Enable EarlyOOM on Fedora KDE
Summary
As Fedora Workstation did in F32, install earlyoom package, and enable it by default. If RAM goes below 4% free and swap below 10% free, earlyoom issues SIGTERM to the process with the largest oom_score. If RAM goes below 2% free and swap goes below 5% free, earlyoom issues SIGKILL to the process with the largest oom_score. The idea is to recover from out of memory situations sooner, rather than the typical complete system hang in which the user has no other choice but to force power off.
Owner
- Name: Ben Cotton
- Email: bcotton@redhat.com
Current status
- Targeted release: Fedora 33
- Last updated: 2020-07-16
Detailed Description
Shamelessly copied from Workstation, which did it in the last release:
Certain workloads have heavy memory demands, quickly consume all of RAM, and start to heavily page out to swap. (Heavy paging, is often called "swap thrashing" for added descriptive effect, probably because it's noticeable and annoying). Incidental swap usage is a good thing, it frees up memory for active pages used by a process. Heavy swap usage quickly leads to a very negative UX, because it's slow, even on modern SSDs. Due to installer defaults, the swap partition is made the same size as available memory (at install time), which can be huge. This just extends swap thrashing time.

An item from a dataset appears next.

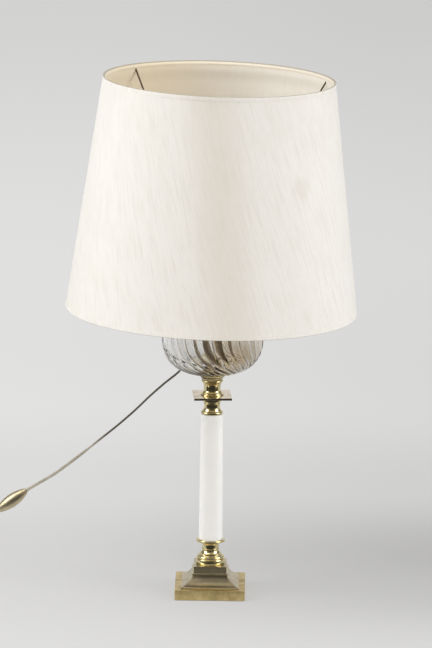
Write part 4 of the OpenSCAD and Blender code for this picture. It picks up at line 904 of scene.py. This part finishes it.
riser = squared("riser", opened(profile(
    0, (1, 12.6), (35, 12.6), (35, 14.1), (21.4, 26.4, -2.4, 14), (22.1, 26.4), (22.1, 28.2),
    (20, 28.2), (20, 36.4), (1, 36.4)), 0.4), 0.6)
keep(riser, "stand", DARK, "base_riser", slot="dark_brass")

abacus = squared("abacus", opened([(1, 243.9), (22.85, 243.9), (22.85, 246.7), (1, 246.7)], 0.4),
                 0.5, turn=3.9)
keep(abacus, "stand", PLATE, "abacus_plate", slot="cast_brass")
print("base and abacus:", [len(o.data.polygons) for o in (plinth, riser, abacus)], "faces")

# %% [markdown]
# ## Turnings
# The foot, the capital and the vase are turned brass, kept bright. Each is one outline carried
# round the axis. Hollows and bulges in the outline are arcs, and every arris is eased.

# %% Foot, shaft, capital and vase
BORE = 5.25


def turned(name, outline, material, slot, node_name, radius=0.35):
    """A turning with a bore for the tie rod, its arrises eased."""
    o = [(BORE, outline[0][1]), *outline, (BORE, outline[-1][1])]
    keep(lathe(name, eased(o, radius, steps=3)), "stand", material, node_name, slot=slot)


foot = profile(36.4, (17.1, 0), (17.1, 6.6, 0.6), (15.9, 6.6), (15.9, 10, 0.6),
               (13.6, 11.4, -0.3, 4), (13.6, 13), (12.5, 13), (10.1, 18.2, -0.6),
               (10.1, 19.4, 0.6, 6), (10.1, 24.4), (17.3, 27.6, -0.9), (17.4, 30, 0.3, 4),
               (15.3, 30), (15.3, 30.4))
shaft = [(14.6, 66.8), (14.05, 144.8), (13.5, 222.9)]
capital = profile(222.9, (12.25, 0), (12.25, 3.7, 1.1), (11.4, 3.7), (9.8, 10.9, -0.7),
                  (9.8, 12.6), (9.8, 13.9, 0.6, 10), (11.9, 16.1, -0.6, 5), (11.9, 21))
vase = profile(246.7, (13.8, 0), (13.8, 1.5, 0.3, 4), (12, 1.5), (12, 2.7), (10.3, 6.3, -0.5),
               (10.3, 9.3), (12, 15.9, -0.4), (12.5, 15.9), (12.5, 18.5, 0.6), (9.3, 18.5),
               (9.3, 11.5))
turned("foot_turning", foot, POLISHED, "polished_brass", "column_foot")
turned("stone_shaft", shaft, STONE, "white_stone", "column_shaft", radius=0.6)
turned("capital", capital, POLISHED, "polished_brass", "capital_turning")
turned("vase", vase, POLISHED, "polished_brass", "vase_turning")
print("turnings made")

# %% [markdown]
# ## Glass font
# The font was pressed in a mould with thirty-two ribs. Each rib leans gently over the bowl and
# then sweeps round towards the foot. This is the piece that takes most skill: all that shows the
# ribs is how they bend the light and break up the wick tube behind them. The surface is one grid,
# with the radius cut back in a sharp groove between the ribs.

# %% Ribbed glass
A, LOW, HIGH, WAIST, FULL = 61.4, 51.0, 33.0, 323.4, 2.8
WALL, GROOVE, RIBS = 3.8, 2.2, 32
PEG_Z, FOOT_Z, NECK_Z, RIM_Z = 259.2, 266.6, 357.0, 359.9
WAIST_R, NECK_R, BORE_R = 18.5, 29.0, 25.2


def bowl(start, end, steps, way, inset=0.0):
    """r = A cos(t)^(2 / FULL) and z = WAIST + way * depth * sin(t)^(2 / FULL), t from start to
    end, all of it set in by inset."""
    t = np.linspace(start, end, steps)
    depth = (HIGH if way > 0 else LOW) - inset
    return np.stack([(A - inset) * np.cos(t) ** (2 / FULL),
                     WAIST + way * depth * np.sin(t) ** (2 / FULL)], 1)


def angle_at(r, a):
    """The angle t at which a bowl of greatest radius a has the radius r."""
    return np.arccos((r / a) ** (FULL / 2))


def font_outline():
    """Outside of the font from the peg to the rim, then its inside down to the bottom."""
    peg = [(8.3, PEG_Z), (8.3, 262.2), (8.3, 264.9), (8.6, 265.2), (12.2, 265.2), (12.62, 265.35),
           (12.8, 265.8), (12.8, FOOT_Z)]
    funnel = bow((12.8, FOOT_Z), (WAIST_R, 271.9), -0.5, 10)
    waist = [(WAIST_R, 271.9), (19.4, 272.32), (20.8, 272.6)]
    rim = [(NECK_R, NECK_Z), (NECK_R, 359.4), (28.6, 359.85), (27.0, RIM_Z), (25.7, 359.85),
           (BORE_R, 359.4), (BORE_R, NECK_Z)]
    return np.vstack([peg, funnel, waist,
                      bowl(angle_at(WAIST_R * 1.22, A), 0.02, 70, -1),
                      bowl(0, angle_at(NECK_R, A), 36, 1), rim,
                      bowl(angle_at(BORE_R, A - WALL), 0, 20, 1, WALL),
                      bowl(0.06, np.radians(88.6), 36, -1, WALL)])


def ribbed_font(around=512):
    """Each outline point goes round the axis. Outside it is turned by 8 u + 55 u^3 degrees,
    with u the depth below the waist, and drawn in by groove * (1 - |sin 16 a|^0.9). The
    grooves die out in the foot and under the neck."""
    o = font_outline()
    last_out = int(np.argmax(o[:, 1]))
    r, z = o[:, :1], o[:, 1:]
    u = np.clip((WAIST - z) / LOW, -1, 1)
    outside = (np.arange(len(o)) <= last_out)[:, None]
    foot_fade, neck_fade, grooved_to = 8.48, 8.25, 354.9
    groove = (GROOVE * np.clip((z - FOOT_Z) / foot_fade, 0, 1)
              * np.clip((grooved_to - z) / neck_fade, 0, 1) * np.sqrt(r / A)) * outside
    a = np.arange(around) * TAU / around
    rib = np.abs(np.sin(RIBS / 2 * a))[None, :]
    angle = a[None, :] + np.radians(8 * u + 55 * u ** 3 - 90) * outside
    return surface("glass_font_ribbed", rings(r - groove * (1 - rib ** 0.9), z, angle) * MM,
                   poles=[(0, 0, z * MM) for z in (PEG_Z, WAIST - LOW + WALL)])


font = ribbed_font()
keep(font, "stand", GLASS, "glass_font", slot="clear_glass")
print("font:", len(font.data.polygons), "faces")

# %% [markdown]
# ## Shade
# The shade is one sheet of cloth on backing, rolled into a cone and overlapped in a seam, with a
# lining inside and a folded hem at each edge. It sits a little askew on its thin arms. The cone
# is drawn true, and then moved in and out by a fraction of a millimetre, because a rolled sheet
# is never quite round.

# %% Cone of the shade
RING_Z, LEAN = 438.796, np.radians(1.4)
SHADE_LOW, SHADE_HIGH = 351.8, 631.4
RING_TUCK = 3.6
CONE_LOW_R, CONE_LOW_Z, CONE_NARROWS, CONE_HEIGHT = 174.5, 353.596, 36.0, 275.0
MIDDLE_R = 0.1565


def cone_radius(z):
    """Radius of the true cone at a height."""
    return CONE_LOW_R - CONE_NARROWS * (z - CONE_LOW_Z) / CONE_HEIGHT


def leaned(p):
    """Turns points about the carrier ring by the lean, to the left at the top."""
    x, y, z = p[..., 0], p[..., 1], p[..., 2] - RING_Z
    c, s = np.cos(LEAN), np.sin(LEAN)
    return np.stack([x * c + z * s, y, z * c - x * s + RING_Z], -1)


def wobble(a, z):
    """How far the sheet stands off the true cone: two slow waves round it, of 0.25 mm."""
    return 0.16 * np.sin(2 * a + 0.6 + z * 0.004) + 0.09 * np.sin(5 * a + 2.0)


def round_cone(name, off, z, v, start=0.0, around=360):
    """Carries an outline round the cone: off is how far each point stands outside it, z its
    height and v its length along the outline."""
    a = np.arange(around) * TAU / around + start
    r = (cone_radius(z) + off)[:, None] + wobble(a, z[:, None])
    return surface(name, leaned(rings(r, z[:, None], a)) * MM, wrap_rows=True,
                   u=np.arange(around + 1) * TAU / around * MIDDLE_R, v=v * MM)


def cone_sheet(name, inset, thick, low, high, tuck=0.0, rows=72):
    """A closed sheet: its outer face from the low to the high edge, then its inner face back.
    The rows are closest near both edges. tuck draws the sheet in over the wire rings: a slope
    2.6 mm long at the edge, then an eased step back, 16 mm long, below the ring."""
    z = low + (high - low) * (1 - np.cos(np.pi * np.arange(rows) / (rows - 1))) / 2
    z = np.concatenate([z, z[::-1]])
    back = np.concatenate([np.zeros(rows), np.full(rows, thick)]) + inset
    for edge in (low, high):
        far = abs(z - edge)
        back = back + tuck * ease(24 - far, 0, 16) * np.clip(far / 2.6, 0, 1)
    return round_cone(name, -back, z, np.append(z, z[0]), np.radians(139))


def hem_band(name, edge, way, width=5.0, thick=0.4):
    """The folded band round an edge: a U of cloth over the two sheets and the wire ring
    between them, its fold rounded."""
    far, sheet = edge + way * width, edge + way * thick
    slope, inside = edge + way * 3.0, -1.0 - RING_TUCK
    o = [(thick, far), (thick, edge + way * 0.35), (thick * 0.6, edge), (-0.5, edge),
         (-1.0 - thick * 0.6, edge), (-1.0 - thick, edge + way * 0.35), (inside - thick, slope),
         (inside - thick, far), (inside, far), (inside, slope), (-1.0, sheet), (0.0, sheet),
         (0.0, far)]
    o = eased(o, 0.12, steps=2)
    return round_cone(name, o[:, 0], o[:, 1], lengths_along(o, closed=True))


cover = cone_sheet("shade_cloth_cover", 0.0, 0.5, SHADE_LOW + 0.4, SHADE_HIGH - 0.4)
lining = cone_sheet("shade_cloth_lining", 0.5, 0.5, SHADE_LOW + 0.4, SHADE_HIGH - 0.4,
                    tuck=RING_TUCK)
hem_top = hem_band("hem_top", SHADE_HIGH, -1)
hem_low = hem_band("hem_low", SHADE_LOW, 1)
keep(cover, "shade", CLOTH, "shade_cover", slot="shade_fabric")
keep(lining, "shade", LINING, "shade_lining", slot="lining_fabric")
keep(hem_top, "shade", HEM, "shade_hem_top", slot="shade_fabric")
keep(hem_low, "shade", HEM, "shade_hem_bottom", slot="shade_fabric")
print("shade made")

# %% [markdown]
# ## Carried-over parts
# The burner, the holder, the bulb, the carrier, the switch and all that is hidden keep their
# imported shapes, which were drawn from the same sizes. They only need their finish.

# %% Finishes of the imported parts
packed = (
    (FELT, "base_felt"), (CEMENT, "font_cement"), (SOOTY, "wick_tube"),
    (STEEL, "tie_washer tie_nut tie_rod holder_nipple switch_screws"),
    (BURNER, "font_collar burner_base burner_gallery adaptor_cap holder_cap"),
    (BURNER, "wick_shaft wick_knob holder_contact"),
    (BLACKISH, "cord_bush holder_shell shade_nut_lower shade_nut_upper"),
    (CERAMIC, "holder_core"), (NICKEL, "bulb_cap plug_pins"), (BULB, "bulb_glass"),
    (WIRE, "carrier_ring carrier_arm_right carrier_arm_left carrier_arm_front"),
    (TAPE, "shade_top_ring shade_bottom_ring"), (PALE, "switch_rocker"),
    (GILT, "switch_case_front switch_case_back"), (TAN, "plug_body"))
pairs = [(nodes[name], material) for material, names in packed for name in names.split()]
for part, material in pairs:
    for slot in part.material_slots:
        slot.material = material
print("finished", len(pairs), "packed parts")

On the one hand, we want this resource hungry job to complete. On the other hand, we want our system to be responsive while that other work is going on. But once the GUI stutters or even comes to an apparent stand still (hang), we're really wishing the kernel oom-killer would kick in and free up memory, so we can start over (maybe using memory or thread limiting options - which arguably should be more intelligently figured out, and that too is a work in progress but beyond the scope of this feature).
However, once in a heavy swap scenario, it's relatively common the system gets stuck in it, where GUI interactivity is terrible to non-existent, and also the kernel oom-killer doesn't trigger. From a certain point of view, this is working as intended. The kernel oom-killer is concerned about keeping the kernel running. It's not at all concerned about user space responsiveness.
Instead of the system becoming completely unresponsive for tens of minutes, hours or days, this feature expects that an offending process (determined by oom_score, same as the kernel oom-killer) will be killed off within seconds or a few minutes.
Feedback
Why not all desktops?
They're welcome to join in.
This will kill my applications
The service is easy enough for administrators to tune or disable, so that should not prevent making this the default. Workstation has used it for a release without any apparent trouble.
Benefit to Fedora
KDE users will be able to take advantage of the benefits Workstation users got from enabling earlyOOM in Fedora 32:
- improved user experience by more quickly regaining control over one's system, rather than having to force power off in low-memory situations where there's aggressive swapping. Once a system becomes unresponsive, it's completely reasonable for the user to assume the system is lost, but that includes high potential for data loss.
- reducing forced poweroff as the main work around will increase data collection, improving understanding of low memory situations and how to handle them better
- earlyoom first sends SIGTERM to the chosen process, so it has a chance of a proper shutdown, unlike the kernel's oom-killer
Scope
- Proposal owners:
- Modify https://pagure.io/fedora-comps/blob/master/f/comps-f33.xml.in to include earlyoom package for in kde-desktop section.
- Add https://src.fedoraproject.org/rpms/fedora-release/blob/master/f/80-kde.preset to include:
# enable earlyoom by default on KDE enable earlyoom.service
- Other developers: None, unless KDE-based Spins/Labs want to opt out
- Release engineering: N/A
- Policies and guidelines: N/A
- Trademark approval: N/A
Upgrade/compatibility impact
earlyoom.service will be enabled on upgrade. An upgraded system should exhibit the same behaviors as a newly-installed system.
How To Test
- Fedora 31/32 KDE users can test today:
- sudo dnf install earlyoom
- sudo systemctl enable --now earlyoom
And then attempt to cause an out of memory situation. Examples:
- tail /dev/zero
- https://lkml.org/lkml/2019/8/4/15
User Experience
earlyoom sends SIGTERM to processes based on oom_score when both memory and swap have less than 10% free and SIGKILL when below 5%.
Dependencies
None
Contingency Plan
- Contingency mechanism: (What to do? Who will do it?) Owner reverts changes
- Contingency deadline: Final freeze
- Blocks release? No
Documentation
- man earlyoom
- https://github.com/rfjakob/earlyoom
- https://www.kernel.org/doc/gorman/html/understand/understand016.html
Release Notes
The earlyoom service is now enabled by default in Fedora KDE.
The earlyoom service monitors system memory usage. If free memory falls below a set limit, earlyoom terminates an appropriate process to free up memory. As a result, the system does not become unresponsive for long periods of time in low-memory situations.
The following is the default earlyoom configuration:
- If RAM goes below 4% free and swap goes below 10% free, earlyoom sends the SIGTERM signal to the process with the largest oom_score.
- If RAM goes below 2% free and swap goes below 5% free, earlyoom sends the SIGKILL signal to the process with the largest oom_score.
For more information, see the earlyoom man page.